Q. During China’s war against Japan, Chiang Kai-Shek made Mayling Chiang, who had no military experience, head of the Chinese air force. She was viewed by many to have incredible power in the Chinese government. Why?

A. Loyalty for both of them went above everything else, including capability. They both had strong views and clashed frequently, but he took her views seriously. He was a traditional man, not very well traveled or imaginative, but he didn’t seem to mind being upstaged by his wife. Everyone called her the de facto foreign minister. In terms of military, diplomatic and foreign ministry appointments, she was very important.

Q. The Chiangs were surrounded by profoundly corrupt family members, who stole hundreds of millions of dollars from China and Taiwan.
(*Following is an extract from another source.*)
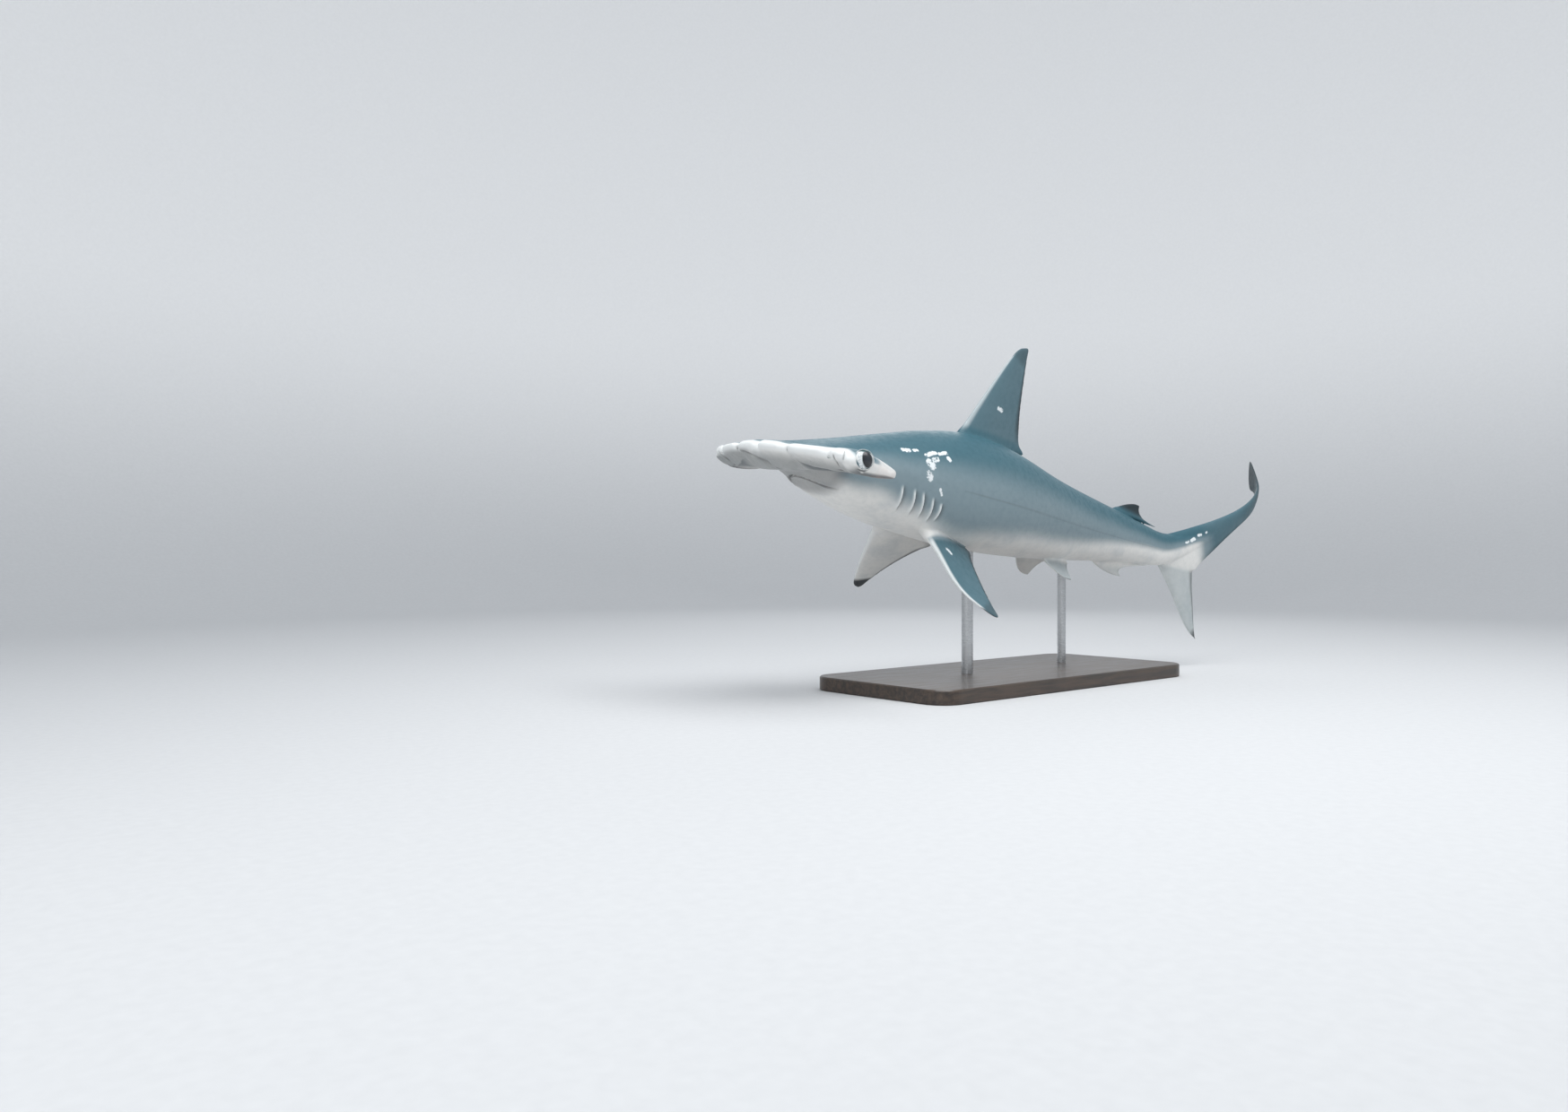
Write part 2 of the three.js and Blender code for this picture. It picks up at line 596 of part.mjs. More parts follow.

A. Chiang Kai-Shek and the Kungs (Mayling’s family) have been criticized with a certain amount of justification for having lost China and for being horribly corrupt. They squandered billions of dollars in U.S. aid. Were the Chiangs personally corrupt? That’s a tough question. By any definition, I’d have to say yes, but they were not corrupt in the sense of squirreling away money like other family members. I’ve lived and reported from various Third World countries. If they weren’t corrupt, that would be the surprising thing.

Q. How did your view to Madame Chiang evolve?

It started out with these stereotypes of dragon ladies, the “power behind the throne,” and that sort of thing. She changed over my eight years of research, and I found to my surprise that she was a far more complex and intelligent figure than I had thought and much harder to pigeon hole. She’s a lot more interesting than the depiction of sainthood or demonization would lead you to believe. In some ways, I admire her greatly, and in other ways I don’t like her at all. She was always the public face of so-called “Free China.”